■ TASK STATEMENT
Your task is to return, exactly, the run of lines starting at the line holding "its cut end." and ending at the line holding "obj.matrix_world = Matrix.Identity(4)", both ends included and no other lines.

::::::

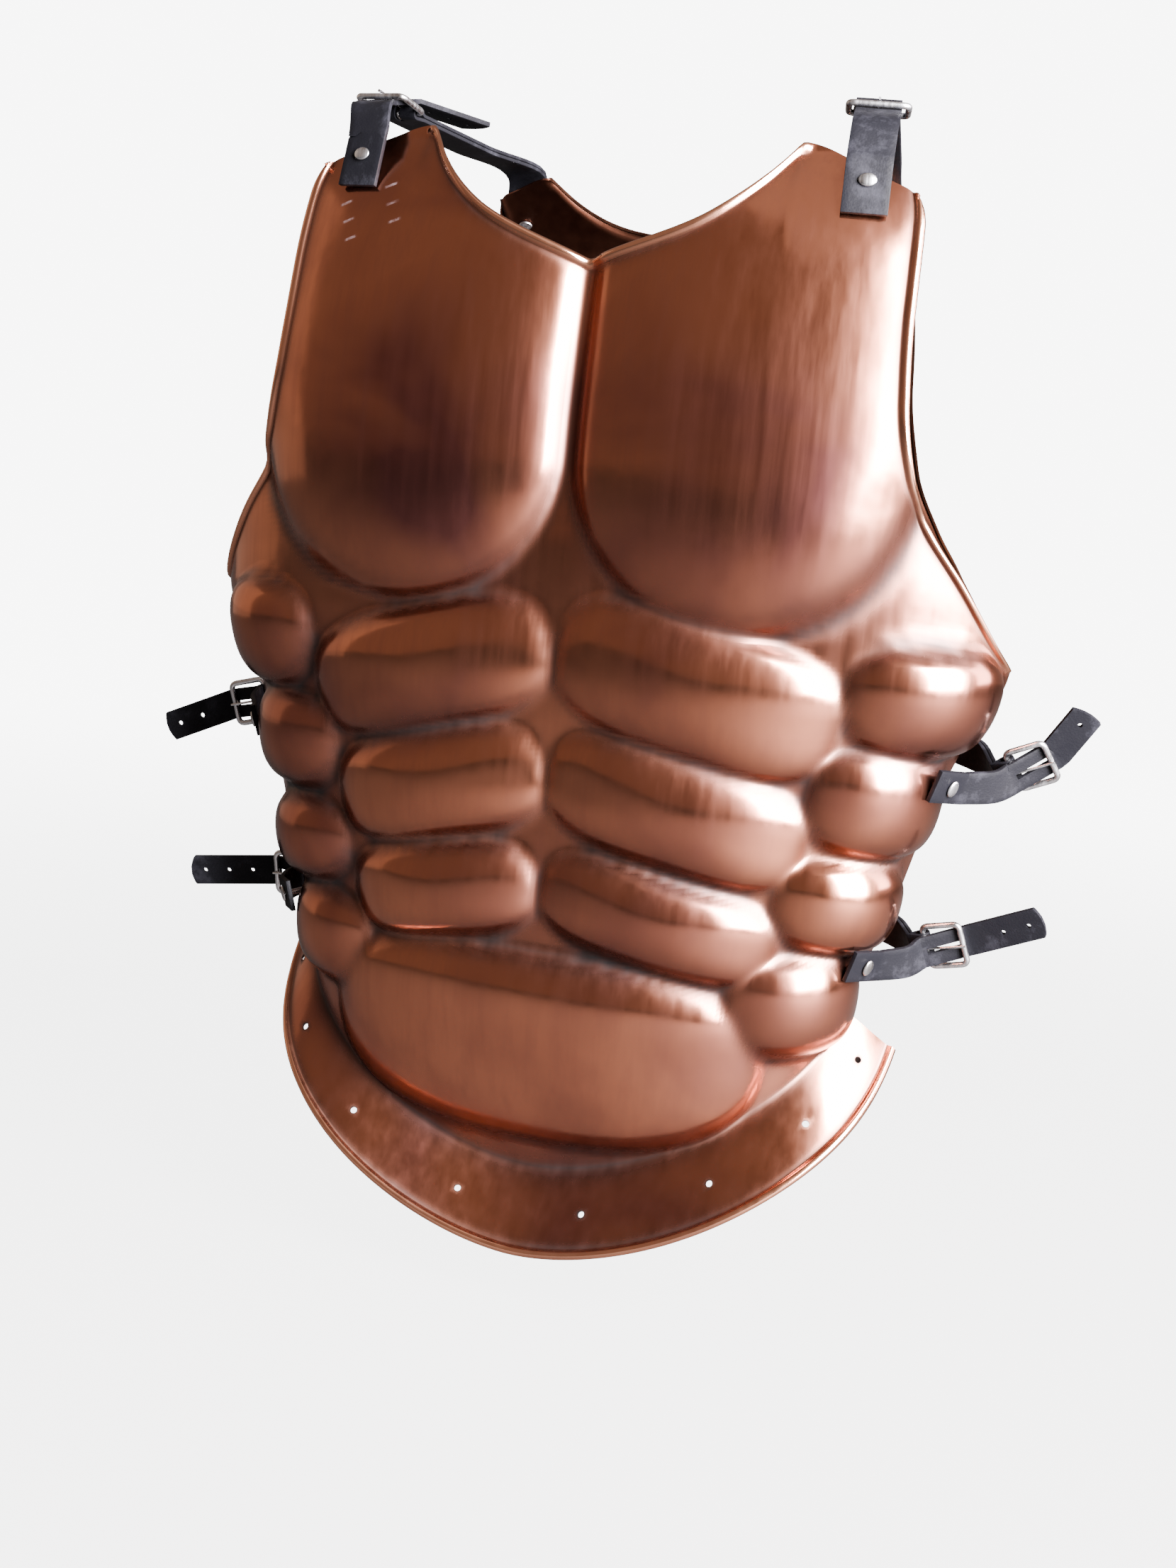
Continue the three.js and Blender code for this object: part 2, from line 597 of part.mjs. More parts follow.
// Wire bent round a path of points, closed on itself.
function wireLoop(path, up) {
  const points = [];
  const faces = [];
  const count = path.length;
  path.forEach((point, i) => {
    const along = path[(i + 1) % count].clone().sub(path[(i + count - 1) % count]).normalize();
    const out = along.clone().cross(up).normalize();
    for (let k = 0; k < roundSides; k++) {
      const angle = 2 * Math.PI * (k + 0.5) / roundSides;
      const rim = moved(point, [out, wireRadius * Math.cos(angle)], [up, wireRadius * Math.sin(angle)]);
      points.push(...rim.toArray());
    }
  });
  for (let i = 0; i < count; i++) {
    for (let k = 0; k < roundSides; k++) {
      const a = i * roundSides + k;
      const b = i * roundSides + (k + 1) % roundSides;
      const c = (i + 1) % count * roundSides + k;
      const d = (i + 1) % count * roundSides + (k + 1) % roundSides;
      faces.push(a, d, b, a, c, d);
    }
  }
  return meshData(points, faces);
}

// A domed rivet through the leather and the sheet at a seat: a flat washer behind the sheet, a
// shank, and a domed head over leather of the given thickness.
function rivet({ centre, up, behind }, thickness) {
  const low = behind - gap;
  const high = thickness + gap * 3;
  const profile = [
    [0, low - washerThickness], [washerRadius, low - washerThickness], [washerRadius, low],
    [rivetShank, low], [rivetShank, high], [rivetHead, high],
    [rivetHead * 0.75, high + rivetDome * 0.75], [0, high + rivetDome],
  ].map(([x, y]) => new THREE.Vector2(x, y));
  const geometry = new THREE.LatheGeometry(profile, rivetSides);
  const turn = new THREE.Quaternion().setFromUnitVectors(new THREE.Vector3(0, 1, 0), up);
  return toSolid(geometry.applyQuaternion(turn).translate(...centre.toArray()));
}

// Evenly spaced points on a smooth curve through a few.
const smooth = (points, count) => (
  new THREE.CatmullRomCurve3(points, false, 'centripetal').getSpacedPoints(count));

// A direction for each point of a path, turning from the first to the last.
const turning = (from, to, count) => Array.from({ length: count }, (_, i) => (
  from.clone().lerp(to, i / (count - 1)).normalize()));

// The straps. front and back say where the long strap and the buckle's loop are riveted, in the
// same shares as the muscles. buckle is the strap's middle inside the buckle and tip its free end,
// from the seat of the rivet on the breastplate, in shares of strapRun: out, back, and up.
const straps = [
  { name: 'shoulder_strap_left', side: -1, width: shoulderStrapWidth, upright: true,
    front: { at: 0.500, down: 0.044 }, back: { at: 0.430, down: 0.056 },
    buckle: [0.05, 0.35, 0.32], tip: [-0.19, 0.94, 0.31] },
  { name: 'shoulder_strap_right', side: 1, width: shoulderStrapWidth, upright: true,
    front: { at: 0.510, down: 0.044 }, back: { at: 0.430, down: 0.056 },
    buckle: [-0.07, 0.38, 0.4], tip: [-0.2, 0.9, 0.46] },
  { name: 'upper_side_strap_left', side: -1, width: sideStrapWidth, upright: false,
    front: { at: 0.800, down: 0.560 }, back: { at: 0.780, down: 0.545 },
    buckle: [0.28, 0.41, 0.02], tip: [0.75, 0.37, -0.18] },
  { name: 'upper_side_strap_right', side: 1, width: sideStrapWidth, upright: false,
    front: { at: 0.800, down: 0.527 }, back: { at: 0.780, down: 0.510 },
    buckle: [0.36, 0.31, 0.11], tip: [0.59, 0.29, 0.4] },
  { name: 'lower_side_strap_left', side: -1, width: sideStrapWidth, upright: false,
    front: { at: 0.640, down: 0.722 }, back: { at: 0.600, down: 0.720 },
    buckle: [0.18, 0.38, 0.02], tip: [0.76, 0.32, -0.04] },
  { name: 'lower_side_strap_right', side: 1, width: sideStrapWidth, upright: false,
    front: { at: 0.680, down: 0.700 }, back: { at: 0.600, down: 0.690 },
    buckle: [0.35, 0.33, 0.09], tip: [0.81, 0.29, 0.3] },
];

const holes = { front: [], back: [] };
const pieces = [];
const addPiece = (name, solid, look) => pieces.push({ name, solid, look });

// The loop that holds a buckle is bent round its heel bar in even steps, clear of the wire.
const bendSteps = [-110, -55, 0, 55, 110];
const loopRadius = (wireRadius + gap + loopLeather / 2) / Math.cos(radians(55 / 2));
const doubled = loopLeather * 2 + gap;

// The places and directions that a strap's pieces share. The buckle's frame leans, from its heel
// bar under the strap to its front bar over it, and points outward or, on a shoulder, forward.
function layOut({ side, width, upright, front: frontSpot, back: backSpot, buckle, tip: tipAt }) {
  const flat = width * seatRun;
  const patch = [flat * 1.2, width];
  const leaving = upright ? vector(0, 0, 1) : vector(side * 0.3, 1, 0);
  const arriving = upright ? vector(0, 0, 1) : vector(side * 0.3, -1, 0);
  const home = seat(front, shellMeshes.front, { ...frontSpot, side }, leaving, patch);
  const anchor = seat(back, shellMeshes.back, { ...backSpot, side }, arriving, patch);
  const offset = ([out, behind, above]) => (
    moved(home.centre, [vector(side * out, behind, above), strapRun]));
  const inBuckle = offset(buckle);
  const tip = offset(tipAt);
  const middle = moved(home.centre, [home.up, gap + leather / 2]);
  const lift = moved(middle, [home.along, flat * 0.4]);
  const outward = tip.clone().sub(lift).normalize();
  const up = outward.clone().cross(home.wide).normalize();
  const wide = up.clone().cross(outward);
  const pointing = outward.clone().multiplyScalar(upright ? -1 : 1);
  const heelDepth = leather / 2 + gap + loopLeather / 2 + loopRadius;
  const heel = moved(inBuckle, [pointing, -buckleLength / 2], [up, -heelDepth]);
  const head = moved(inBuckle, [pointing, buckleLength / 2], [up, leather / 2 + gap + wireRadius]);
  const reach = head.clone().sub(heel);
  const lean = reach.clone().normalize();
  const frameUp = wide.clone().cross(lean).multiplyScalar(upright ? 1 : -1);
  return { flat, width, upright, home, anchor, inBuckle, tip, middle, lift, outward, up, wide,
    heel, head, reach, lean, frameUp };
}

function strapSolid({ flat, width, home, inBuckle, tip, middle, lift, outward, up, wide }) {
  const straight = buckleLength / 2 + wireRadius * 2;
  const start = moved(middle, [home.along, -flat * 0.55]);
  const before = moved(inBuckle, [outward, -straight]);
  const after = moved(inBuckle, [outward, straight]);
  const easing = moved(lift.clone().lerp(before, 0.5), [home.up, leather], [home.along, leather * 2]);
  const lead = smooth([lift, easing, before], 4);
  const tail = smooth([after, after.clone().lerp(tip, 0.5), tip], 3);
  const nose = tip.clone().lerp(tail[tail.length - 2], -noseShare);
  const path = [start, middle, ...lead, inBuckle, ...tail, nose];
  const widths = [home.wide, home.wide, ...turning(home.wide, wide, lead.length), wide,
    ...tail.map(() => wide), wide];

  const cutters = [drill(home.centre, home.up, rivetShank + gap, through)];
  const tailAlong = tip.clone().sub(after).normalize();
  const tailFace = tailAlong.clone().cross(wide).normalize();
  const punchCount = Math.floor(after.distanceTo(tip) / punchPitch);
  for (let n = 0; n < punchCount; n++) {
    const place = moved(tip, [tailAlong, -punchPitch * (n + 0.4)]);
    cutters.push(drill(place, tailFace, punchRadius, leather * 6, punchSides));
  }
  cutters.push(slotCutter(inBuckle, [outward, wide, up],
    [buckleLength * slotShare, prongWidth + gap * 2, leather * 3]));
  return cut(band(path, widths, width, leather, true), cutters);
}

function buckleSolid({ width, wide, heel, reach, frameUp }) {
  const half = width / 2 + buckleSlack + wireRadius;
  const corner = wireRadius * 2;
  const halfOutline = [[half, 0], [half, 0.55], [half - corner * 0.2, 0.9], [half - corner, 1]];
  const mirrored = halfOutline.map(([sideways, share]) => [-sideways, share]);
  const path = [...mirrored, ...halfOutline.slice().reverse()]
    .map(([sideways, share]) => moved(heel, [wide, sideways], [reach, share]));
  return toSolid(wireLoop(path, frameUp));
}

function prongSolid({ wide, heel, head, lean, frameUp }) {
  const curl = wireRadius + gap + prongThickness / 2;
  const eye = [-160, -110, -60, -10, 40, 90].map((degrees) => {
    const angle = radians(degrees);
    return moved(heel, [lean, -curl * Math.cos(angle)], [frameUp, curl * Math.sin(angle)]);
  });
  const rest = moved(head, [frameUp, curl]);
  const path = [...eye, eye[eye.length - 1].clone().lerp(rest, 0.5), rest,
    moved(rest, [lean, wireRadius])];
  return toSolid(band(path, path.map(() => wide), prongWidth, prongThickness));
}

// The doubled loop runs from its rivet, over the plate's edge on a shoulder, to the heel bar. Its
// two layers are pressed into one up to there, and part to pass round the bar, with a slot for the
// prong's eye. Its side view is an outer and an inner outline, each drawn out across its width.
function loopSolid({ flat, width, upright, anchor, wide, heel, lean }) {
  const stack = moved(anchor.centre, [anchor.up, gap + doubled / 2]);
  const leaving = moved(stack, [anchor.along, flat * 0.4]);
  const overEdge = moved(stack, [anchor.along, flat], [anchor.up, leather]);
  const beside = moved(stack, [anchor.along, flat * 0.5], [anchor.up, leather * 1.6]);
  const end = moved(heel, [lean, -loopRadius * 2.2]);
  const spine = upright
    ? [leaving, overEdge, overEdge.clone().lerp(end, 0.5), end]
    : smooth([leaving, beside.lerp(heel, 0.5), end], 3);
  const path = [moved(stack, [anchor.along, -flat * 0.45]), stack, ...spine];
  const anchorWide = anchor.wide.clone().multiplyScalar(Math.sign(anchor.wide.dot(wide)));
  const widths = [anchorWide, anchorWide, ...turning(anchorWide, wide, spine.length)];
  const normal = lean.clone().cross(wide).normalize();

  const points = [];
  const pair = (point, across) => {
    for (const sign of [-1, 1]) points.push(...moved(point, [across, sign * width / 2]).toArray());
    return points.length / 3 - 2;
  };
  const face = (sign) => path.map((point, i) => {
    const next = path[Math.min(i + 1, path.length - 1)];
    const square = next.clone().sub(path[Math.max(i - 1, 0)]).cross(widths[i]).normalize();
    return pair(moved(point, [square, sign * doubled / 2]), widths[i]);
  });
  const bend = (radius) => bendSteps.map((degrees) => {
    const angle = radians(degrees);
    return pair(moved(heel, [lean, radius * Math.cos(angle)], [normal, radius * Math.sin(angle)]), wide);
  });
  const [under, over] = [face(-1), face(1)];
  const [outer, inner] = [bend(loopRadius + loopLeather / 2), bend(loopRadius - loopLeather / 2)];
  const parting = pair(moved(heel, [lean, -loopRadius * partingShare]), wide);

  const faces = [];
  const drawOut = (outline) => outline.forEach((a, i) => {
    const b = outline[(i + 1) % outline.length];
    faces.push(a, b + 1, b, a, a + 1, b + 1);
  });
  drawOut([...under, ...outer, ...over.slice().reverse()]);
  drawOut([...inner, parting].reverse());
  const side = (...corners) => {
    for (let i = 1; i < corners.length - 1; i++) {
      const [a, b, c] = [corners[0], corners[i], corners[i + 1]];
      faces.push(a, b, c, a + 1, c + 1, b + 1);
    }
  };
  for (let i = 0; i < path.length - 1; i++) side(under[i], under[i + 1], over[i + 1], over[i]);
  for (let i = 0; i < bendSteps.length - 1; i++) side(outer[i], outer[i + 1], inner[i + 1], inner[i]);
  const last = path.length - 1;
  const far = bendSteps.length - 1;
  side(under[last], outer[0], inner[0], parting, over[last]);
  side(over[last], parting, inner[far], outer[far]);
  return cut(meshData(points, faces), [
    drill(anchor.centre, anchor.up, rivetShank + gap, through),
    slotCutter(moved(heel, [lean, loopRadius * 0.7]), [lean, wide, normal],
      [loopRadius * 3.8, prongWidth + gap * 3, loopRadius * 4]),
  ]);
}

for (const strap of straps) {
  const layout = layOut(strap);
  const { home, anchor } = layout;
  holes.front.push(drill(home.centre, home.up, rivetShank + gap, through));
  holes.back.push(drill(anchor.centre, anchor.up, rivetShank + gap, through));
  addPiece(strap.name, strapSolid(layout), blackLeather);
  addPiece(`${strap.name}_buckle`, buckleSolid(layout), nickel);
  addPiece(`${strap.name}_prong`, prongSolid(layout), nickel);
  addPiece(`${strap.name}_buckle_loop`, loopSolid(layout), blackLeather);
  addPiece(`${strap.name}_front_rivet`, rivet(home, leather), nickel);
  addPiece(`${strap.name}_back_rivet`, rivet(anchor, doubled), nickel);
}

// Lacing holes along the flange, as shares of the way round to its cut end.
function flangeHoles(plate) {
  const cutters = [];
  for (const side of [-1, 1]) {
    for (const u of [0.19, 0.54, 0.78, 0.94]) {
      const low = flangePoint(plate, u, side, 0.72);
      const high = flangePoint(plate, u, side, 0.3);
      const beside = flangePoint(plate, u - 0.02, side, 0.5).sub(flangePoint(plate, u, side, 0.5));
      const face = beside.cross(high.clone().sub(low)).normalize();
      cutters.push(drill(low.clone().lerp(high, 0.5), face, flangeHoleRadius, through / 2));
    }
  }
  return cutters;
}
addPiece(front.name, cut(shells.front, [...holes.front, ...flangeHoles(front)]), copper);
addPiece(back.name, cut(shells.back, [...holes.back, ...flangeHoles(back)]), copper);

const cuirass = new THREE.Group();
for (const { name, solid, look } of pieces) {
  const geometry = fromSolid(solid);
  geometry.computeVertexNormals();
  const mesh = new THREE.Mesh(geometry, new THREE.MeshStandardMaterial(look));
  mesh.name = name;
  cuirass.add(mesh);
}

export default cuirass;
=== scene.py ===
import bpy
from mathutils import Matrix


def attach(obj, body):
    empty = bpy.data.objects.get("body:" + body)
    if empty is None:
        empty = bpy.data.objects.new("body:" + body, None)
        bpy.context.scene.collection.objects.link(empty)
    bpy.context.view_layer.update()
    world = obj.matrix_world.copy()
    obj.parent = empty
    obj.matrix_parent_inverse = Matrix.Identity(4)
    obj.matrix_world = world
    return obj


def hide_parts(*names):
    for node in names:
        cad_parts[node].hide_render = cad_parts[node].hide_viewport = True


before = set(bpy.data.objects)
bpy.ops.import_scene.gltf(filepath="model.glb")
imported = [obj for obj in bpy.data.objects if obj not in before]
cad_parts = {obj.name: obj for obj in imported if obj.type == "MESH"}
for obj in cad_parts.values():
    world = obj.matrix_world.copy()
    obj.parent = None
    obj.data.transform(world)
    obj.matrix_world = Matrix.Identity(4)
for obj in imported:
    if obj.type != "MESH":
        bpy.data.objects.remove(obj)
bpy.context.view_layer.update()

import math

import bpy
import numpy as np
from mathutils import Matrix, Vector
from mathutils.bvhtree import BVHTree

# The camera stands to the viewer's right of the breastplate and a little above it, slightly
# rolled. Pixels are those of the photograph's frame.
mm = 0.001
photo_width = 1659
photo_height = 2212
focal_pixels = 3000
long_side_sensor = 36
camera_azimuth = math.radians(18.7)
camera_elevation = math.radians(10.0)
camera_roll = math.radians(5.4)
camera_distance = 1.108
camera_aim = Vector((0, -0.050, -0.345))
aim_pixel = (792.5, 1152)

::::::

■ COMPLETED TASK
// Lacing holes along the flange, as shares of the way round to its cut end.
function flangeHoles(plate) {
  const cutters = [];
  for (const side of [-1, 1]) {
    for (const u of [0.19, 0.54, 0.78, 0.94]) {
      const low = flangePoint(plate, u, side, 0.72);
      const high = flangePoint(plate, u, side, 0.3);
      const beside = flangePoint(plate, u - 0.02, side, 0.5).sub(flangePoint(plate, u, side, 0.5));
      const face = beside.cross(high.clone().sub(low)).normalize();
      cutters.push(drill(low.clone().lerp(high, 0.5), face, flangeHoleRadius, through / 2));
    }
  }
  return cutters;
}
addPiece(front.name, cut(shells.front, [...holes.front, ...flangeHoles(front)]), copper);
addPiece(back.name, cut(shells.back, [...holes.back, ...flangeHoles(back)]), copper);

const cuirass = new THREE.Group();
for (const { name, solid, look } of pieces) {
  const geometry = fromSolid(solid);
  geometry.computeVertexNormals();
  const mesh = new THREE.Mesh(geometry, new THREE.MeshStandardMaterial(look));
  mesh.name = name;
  cuirass.add(mesh);
}

export default cuirass;
=== scene.py ===
import bpy
from mathutils import Matrix


def attach(obj, body):
    empty = bpy.data.objects.get("body:" + body)
    if empty is None:
        empty = bpy.data.objects.new("body:" + body, None)
        bpy.context.scene.collection.objects.link(empty)
    bpy.context.view_layer.update()
    world = obj.matrix_world.copy()
    obj.parent = empty
    obj.matrix_parent_inverse = Matrix.Identity(4)
    obj.matrix_world = world
    return obj


def hide_parts(*names):
    for node in names:
        cad_parts[node].hide_render = cad_parts[node].hide_viewport = True


before = set(bpy.data.objects)
bpy.ops.import_scene.gltf(filepath="model.glb")
imported = [obj for obj in bpy.data.objects if obj not in before]
cad_parts = {obj.name: obj for obj in imported if obj.type == "MESH"}
for obj in cad_parts.values():
    world = obj.matrix_world.copy()
    obj.parent = None
    obj.data.transform(world)
    obj.matrix_world = Matrix.Identity(4)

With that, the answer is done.